Start with color. Is it mostly light, mostly dark, or somewhere in between? Light rocks are silica-rich, dark rocks are iron- and magnesium-rich. This immediately narrows your options.

Next, look at texture. Can you see individual crystals? If the crystals are clearly visible (roughly 1 to 10 millimeters), the rock cooled slowly underground. If the surface looks smooth and uniform with no visible grains, it cooled quickly at the surface. If you see large crystals sitting in a fine-grained background, it cooled in two stages. If it looks glassy with no crystals at all, it cooled almost instantly. And if it’s full of gas holes, it formed from frothy, gas-rich lava.

Very coarse crystals, larger than 10 millimeters, point to an extremely slow cooling environment. These rocks, called pegmatites, can contain individual crystals the size of your thumb or even larger.

What Common Igneous Rocks Look Like

Granite is probably the igneous rock you’ve seen most often, since it’s widely used in countertops and building facades. It’s speckled with visible grains of glassy, translucent quartz, white or pink feldspar, and small dark flecks of mica or hornblende. The overall impression is a light-colored rock with a coarse, crystalline texture.

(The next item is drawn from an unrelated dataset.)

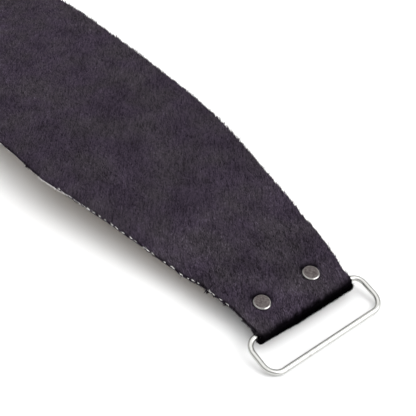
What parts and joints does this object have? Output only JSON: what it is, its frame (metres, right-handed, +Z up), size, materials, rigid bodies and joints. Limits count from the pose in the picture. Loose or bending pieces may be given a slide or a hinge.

Basalt is the most common volcanic rock on Earth and covers vast areas of ocean floor. It’s dark gray to black, dense, and fine-grained. Many basalt samples have small round holes (vesicles) scattered through them. Some basalt has a porphyritic texture, with a few visible crystals of green olivine or pale feldspar set against the dark, fine-grained background.

Obsidian is unmistakable: black, glassy, and smooth, with sharp edges where it’s broken. Pumice looks like a pale, lightweight sponge. Scoria looks like a dark, heavy sponge. Rhyolite, the fine-grained equivalent of granite, is light-colored and smooth-surfaced, sometimes with visible flow banding (thin, wavy lines created as the lava moved before hardening).

Gabbro is basalt’s slow-cooled twin. It’s dark overall but coarse enough that you can see distinct light and dark crystals interlocked together, giving it a salt-and-pepper look that’s heavier on the pepper.